In the News

State tax swap isn’t even, with $5 billion shortfall

March 25th, 2010 — Dallas Morning News

Lawmakers passed a tax swap four years ago that has turned out to be a tax swamp.

The Legislature’s top budget-writing staff member told a panel Wednesday that the built-in fiscal gap the state faces is nearly $5 billion a year. While they knew that a reworked business tax meant to make up for a large chunk of property tax cuts has sputtered, legislators hadn’t been told in such precise – and stark – terms how big the problem was.

“We expected that of the $7.1 billion a year in property tax relief that the state paid for, that the revenue increases would cover about 60 percent of that,” John O’Brien, director of the Legislative Budget Board, told a newly created House panel. “As it turned out … the new revenue covers about 36 percent of the change in state spending.”

O’Brien, testifying before the House Select Committee on Fiscal Stability, which Speaker Joe Straus created in January to see if shortfalls are mostly recession-driven “or a more systemic problem,” said higher taxes on smokers and some businesses and used-car purchasers have produced $2.5 billion a year. That’s less than an expected $4.2 billion, he said.

Overall, that leaves a $4.6 billion annual gap, he said.

Lawmakers and Gov. Rick Perry approved the trade-off – including a 33 percent cut in school property taxes – in 2006 to meet a Texas Supreme Court edict that they come up with a new way to finance schools. But now that the state and country are reeling from recession, Texas leaders are expecting next session to grapple with a two-year shortfall of perhaps $15 billion or more.

Working through the budget woes “will be at least a four-year deal,” O’Brien said.

Rep. Rene Oliveira, D-Brownsville, said it will take “five or six years and probably more. So those of us who are crazy enough to still be around here … we have to do some things now.”
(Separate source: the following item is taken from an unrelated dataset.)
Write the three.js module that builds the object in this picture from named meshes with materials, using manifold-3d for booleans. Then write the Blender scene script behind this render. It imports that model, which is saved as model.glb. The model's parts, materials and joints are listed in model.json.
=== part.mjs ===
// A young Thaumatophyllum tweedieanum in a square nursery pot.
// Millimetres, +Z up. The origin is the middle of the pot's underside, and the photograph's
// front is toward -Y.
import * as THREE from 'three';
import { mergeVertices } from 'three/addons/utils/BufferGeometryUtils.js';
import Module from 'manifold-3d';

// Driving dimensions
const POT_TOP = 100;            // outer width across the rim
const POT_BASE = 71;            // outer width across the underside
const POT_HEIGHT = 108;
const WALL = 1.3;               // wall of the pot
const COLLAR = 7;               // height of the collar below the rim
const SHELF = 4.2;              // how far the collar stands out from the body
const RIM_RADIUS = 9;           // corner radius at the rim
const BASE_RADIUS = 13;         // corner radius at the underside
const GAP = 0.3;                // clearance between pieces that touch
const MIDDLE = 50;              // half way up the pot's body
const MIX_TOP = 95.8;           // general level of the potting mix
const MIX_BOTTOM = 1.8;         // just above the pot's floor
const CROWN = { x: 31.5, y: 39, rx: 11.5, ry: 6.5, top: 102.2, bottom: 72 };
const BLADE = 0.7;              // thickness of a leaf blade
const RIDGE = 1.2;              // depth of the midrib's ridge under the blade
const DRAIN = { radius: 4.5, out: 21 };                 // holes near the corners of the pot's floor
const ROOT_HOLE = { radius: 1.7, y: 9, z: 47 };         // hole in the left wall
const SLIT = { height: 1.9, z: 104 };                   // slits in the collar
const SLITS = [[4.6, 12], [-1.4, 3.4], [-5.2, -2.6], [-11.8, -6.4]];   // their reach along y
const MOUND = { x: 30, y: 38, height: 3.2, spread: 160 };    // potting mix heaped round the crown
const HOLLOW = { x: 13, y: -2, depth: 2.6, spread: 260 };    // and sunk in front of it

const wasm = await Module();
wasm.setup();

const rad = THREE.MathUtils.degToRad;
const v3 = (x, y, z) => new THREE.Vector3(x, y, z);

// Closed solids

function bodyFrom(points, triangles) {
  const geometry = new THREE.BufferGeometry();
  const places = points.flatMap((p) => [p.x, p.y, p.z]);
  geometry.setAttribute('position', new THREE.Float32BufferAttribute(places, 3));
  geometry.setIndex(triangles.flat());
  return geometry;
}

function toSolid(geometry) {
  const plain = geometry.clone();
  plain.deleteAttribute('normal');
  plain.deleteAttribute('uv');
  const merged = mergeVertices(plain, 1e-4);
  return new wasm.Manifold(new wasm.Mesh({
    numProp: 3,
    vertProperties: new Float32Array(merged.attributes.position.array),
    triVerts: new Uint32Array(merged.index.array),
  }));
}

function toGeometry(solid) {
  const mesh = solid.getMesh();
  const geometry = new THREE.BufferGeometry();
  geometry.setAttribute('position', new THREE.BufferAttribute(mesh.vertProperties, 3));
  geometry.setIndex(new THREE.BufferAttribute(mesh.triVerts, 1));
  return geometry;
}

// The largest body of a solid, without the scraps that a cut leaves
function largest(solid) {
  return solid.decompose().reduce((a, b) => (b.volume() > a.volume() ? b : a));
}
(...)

Otherwise, lawmakers in future sessions will “face crises that make this deficit look minimal.”

Rep. Jim Keffer, R-Eastland, countered that the 2006 tax swap was intended by GOP leaders to be a “true tax and spending cut.” He said it’s a top priority to keep paying for the property tax cuts.

“We have to cover that,” Keffer said.

No members of the panel, though, offered spending cuts or tax increase ideas. O’Brien said the expected gap will be at least $11 billion, without adding money for any more public school students and Medicaid recipients. Sen. Eliot Shapleigh, D-El Paso, said the shortfall will be at least $19 billion.

O’Brien and chief state revenue estimator John Heleman, who works for Comptroller Susan Combs, said no one foresaw the recession roiling the tax swap.

Texas was in the middle of a four-year economic boom when it passed, they said. Neither state leaders nor forecasters grasped how fleeting the good times would be, as Texans filled state coffers by buying expensive vehicles and drilling for natural gas in the Barnett Shale field and elsewhere, Heleman testified.